— Object modeling scripts —
::::::::::
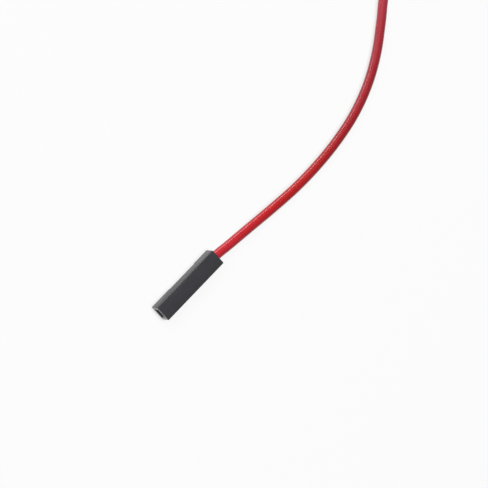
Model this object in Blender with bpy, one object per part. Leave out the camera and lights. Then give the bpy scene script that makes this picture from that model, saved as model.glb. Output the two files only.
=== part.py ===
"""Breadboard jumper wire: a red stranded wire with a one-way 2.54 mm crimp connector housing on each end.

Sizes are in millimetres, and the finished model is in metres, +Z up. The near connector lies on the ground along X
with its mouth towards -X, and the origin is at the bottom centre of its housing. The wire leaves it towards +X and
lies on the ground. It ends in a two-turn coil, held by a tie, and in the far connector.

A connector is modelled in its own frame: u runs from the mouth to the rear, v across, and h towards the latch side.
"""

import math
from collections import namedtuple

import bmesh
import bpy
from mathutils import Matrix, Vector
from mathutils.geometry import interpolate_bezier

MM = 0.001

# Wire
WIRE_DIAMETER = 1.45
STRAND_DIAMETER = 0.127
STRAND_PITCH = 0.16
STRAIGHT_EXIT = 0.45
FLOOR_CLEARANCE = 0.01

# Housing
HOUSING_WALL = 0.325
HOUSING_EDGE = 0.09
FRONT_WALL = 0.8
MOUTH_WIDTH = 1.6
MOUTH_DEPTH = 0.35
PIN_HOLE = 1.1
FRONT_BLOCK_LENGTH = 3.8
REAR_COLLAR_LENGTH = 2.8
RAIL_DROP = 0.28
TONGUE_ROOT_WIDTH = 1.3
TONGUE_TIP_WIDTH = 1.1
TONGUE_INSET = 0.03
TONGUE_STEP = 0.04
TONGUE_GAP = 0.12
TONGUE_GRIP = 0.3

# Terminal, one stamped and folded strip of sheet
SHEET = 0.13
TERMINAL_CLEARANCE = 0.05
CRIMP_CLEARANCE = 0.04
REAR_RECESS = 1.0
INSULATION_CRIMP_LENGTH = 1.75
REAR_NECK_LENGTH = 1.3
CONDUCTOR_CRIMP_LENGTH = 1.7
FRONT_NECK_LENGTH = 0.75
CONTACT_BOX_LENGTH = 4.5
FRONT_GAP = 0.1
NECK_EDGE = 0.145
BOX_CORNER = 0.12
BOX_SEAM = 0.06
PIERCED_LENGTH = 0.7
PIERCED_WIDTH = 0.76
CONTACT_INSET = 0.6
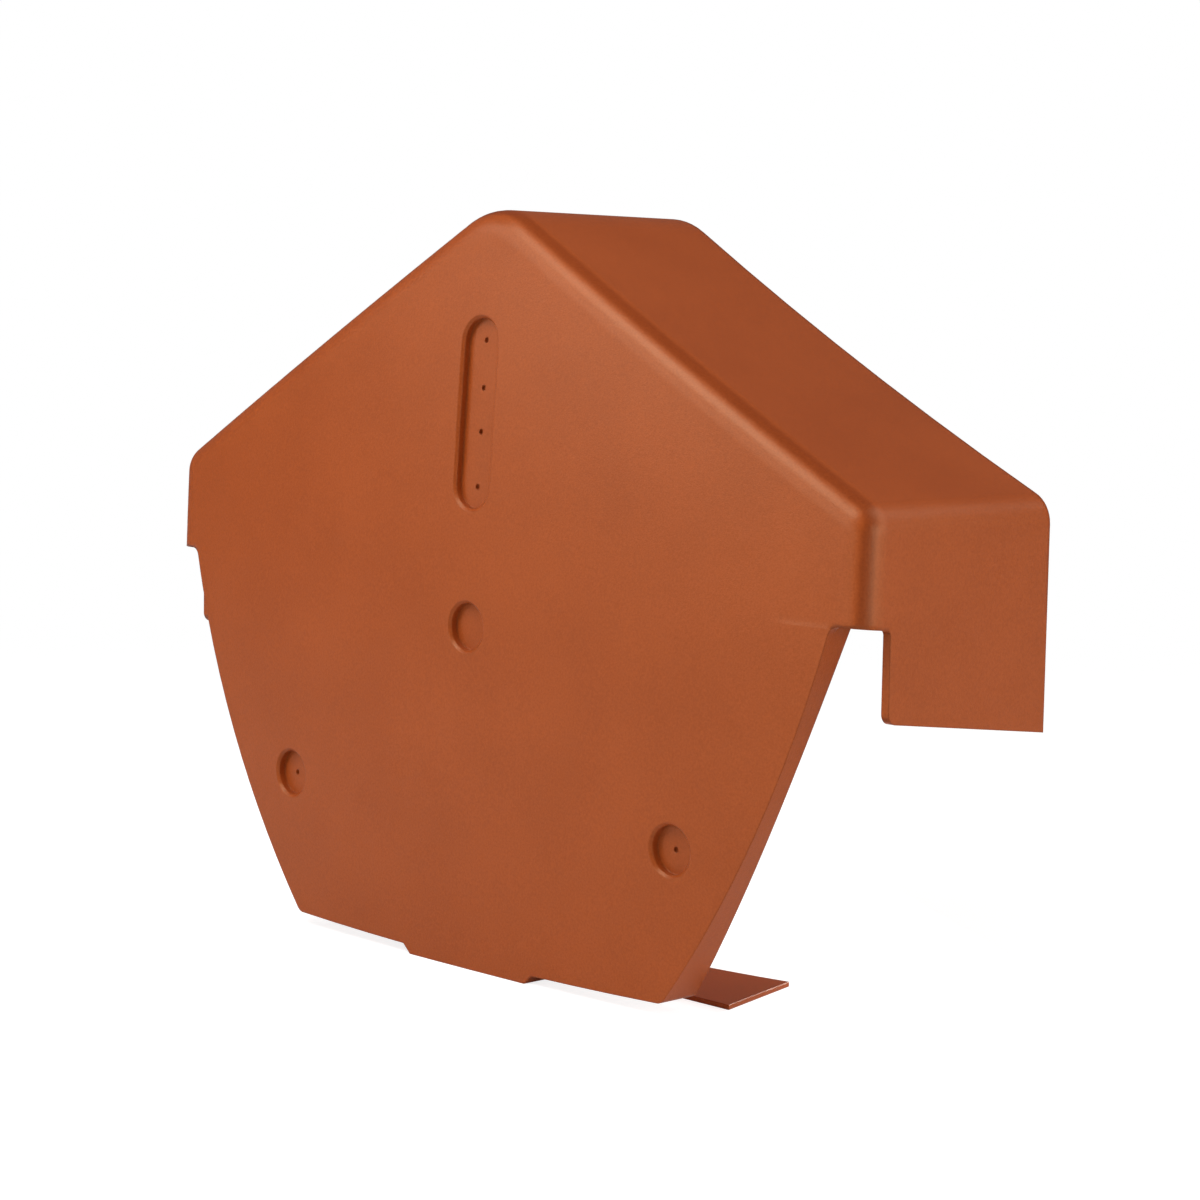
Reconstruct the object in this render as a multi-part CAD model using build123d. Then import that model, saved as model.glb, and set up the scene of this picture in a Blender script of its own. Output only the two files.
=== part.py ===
::::::::::
— EXERCISE REQUIREMENTS —
Return the listing above in its exact form.

— RESPONSE —
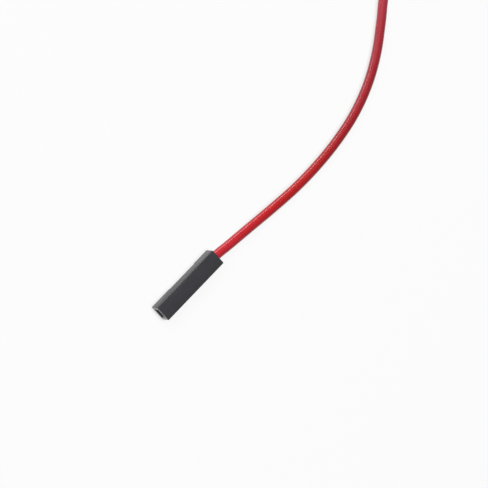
Model this object in Blender with bpy, one object per part. Leave out the camera and lights. Then give the bpy scene script that makes this picture from that model, saved as model.glb. Output the two files only.
=== part.py ===
"""Breadboard jumper wire: a red stranded wire with a one-way 2.54 mm crimp connector housing on each end.

Sizes are in millimetres, and the finished model is in metres, +Z up. The near connector lies on the ground along X
with its mouth towards -X, and the origin is at the bottom centre of its housing. The wire leaves it towards +X and
lies on the ground. It ends in a two-turn coil, held by a tie, and in the far connector.

A connector is modelled in its own frame: u runs from the mouth to the rear, v across, and h towards the latch side.
"""

import math
from collections import namedtuple

import bmesh
import bpy
from mathutils import Matrix, Vector
from mathutils.geometry import interpolate_bezier

MM = 0.001

# Wire
WIRE_DIAMETER = 1.45
STRAND_DIAMETER = 0.127
STRAND_PITCH = 0.16
STRAIGHT_EXIT = 0.45
FLOOR_CLEARANCE = 0.01

# Housing
HOUSING_WALL = 0.325
HOUSING_EDGE = 0.09
FRONT_WALL = 0.8
MOUTH_WIDTH = 1.6
MOUTH_DEPTH = 0.35
PIN_HOLE = 1.1
FRONT_BLOCK_LENGTH = 3.8
REAR_COLLAR_LENGTH = 2.8
RAIL_DROP = 0.28
TONGUE_ROOT_WIDTH = 1.3
TONGUE_TIP_WIDTH = 1.1
TONGUE_INSET = 0.03
TONGUE_STEP = 0.04
TONGUE_GAP = 0.12
TONGUE_GRIP = 0.3

# Terminal, one stamped and folded strip of sheet
SHEET = 0.13
TERMINAL_CLEARANCE = 0.05
CRIMP_CLEARANCE = 0.04
REAR_RECESS = 1.0
INSULATION_CRIMP_LENGTH = 1.75
REAR_NECK_LENGTH = 1.3
CONDUCTOR_CRIMP_LENGTH = 1.7
FRONT_NECK_LENGTH = 0.75
CONTACT_BOX_LENGTH = 4.5
FRONT_GAP = 0.1
NECK_EDGE = 0.145
BOX_CORNER = 0.12
BOX_SEAM = 0.06
PIERCED_LENGTH = 0.7
PIERCED_WIDTH = 0.76
CONTACT_INSET = 0.6
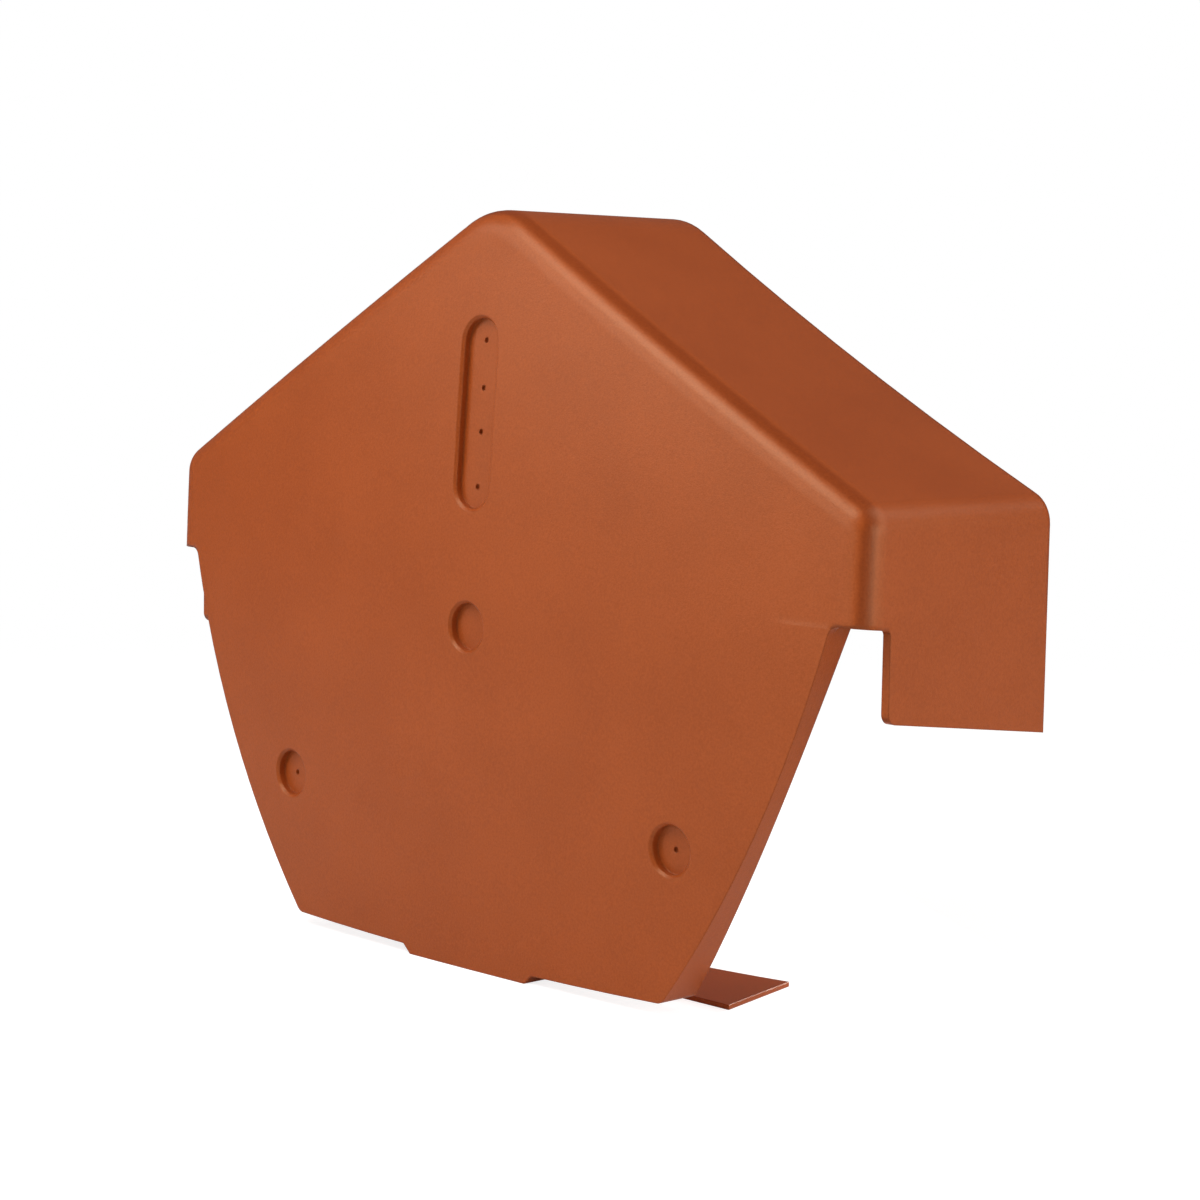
Reconstruct the object in this render as a multi-part CAD model using build123d. Then import that model, saved as model.glb, and set up the scene of this picture in a Blender script of its own. Output only the two files.
=== part.py ===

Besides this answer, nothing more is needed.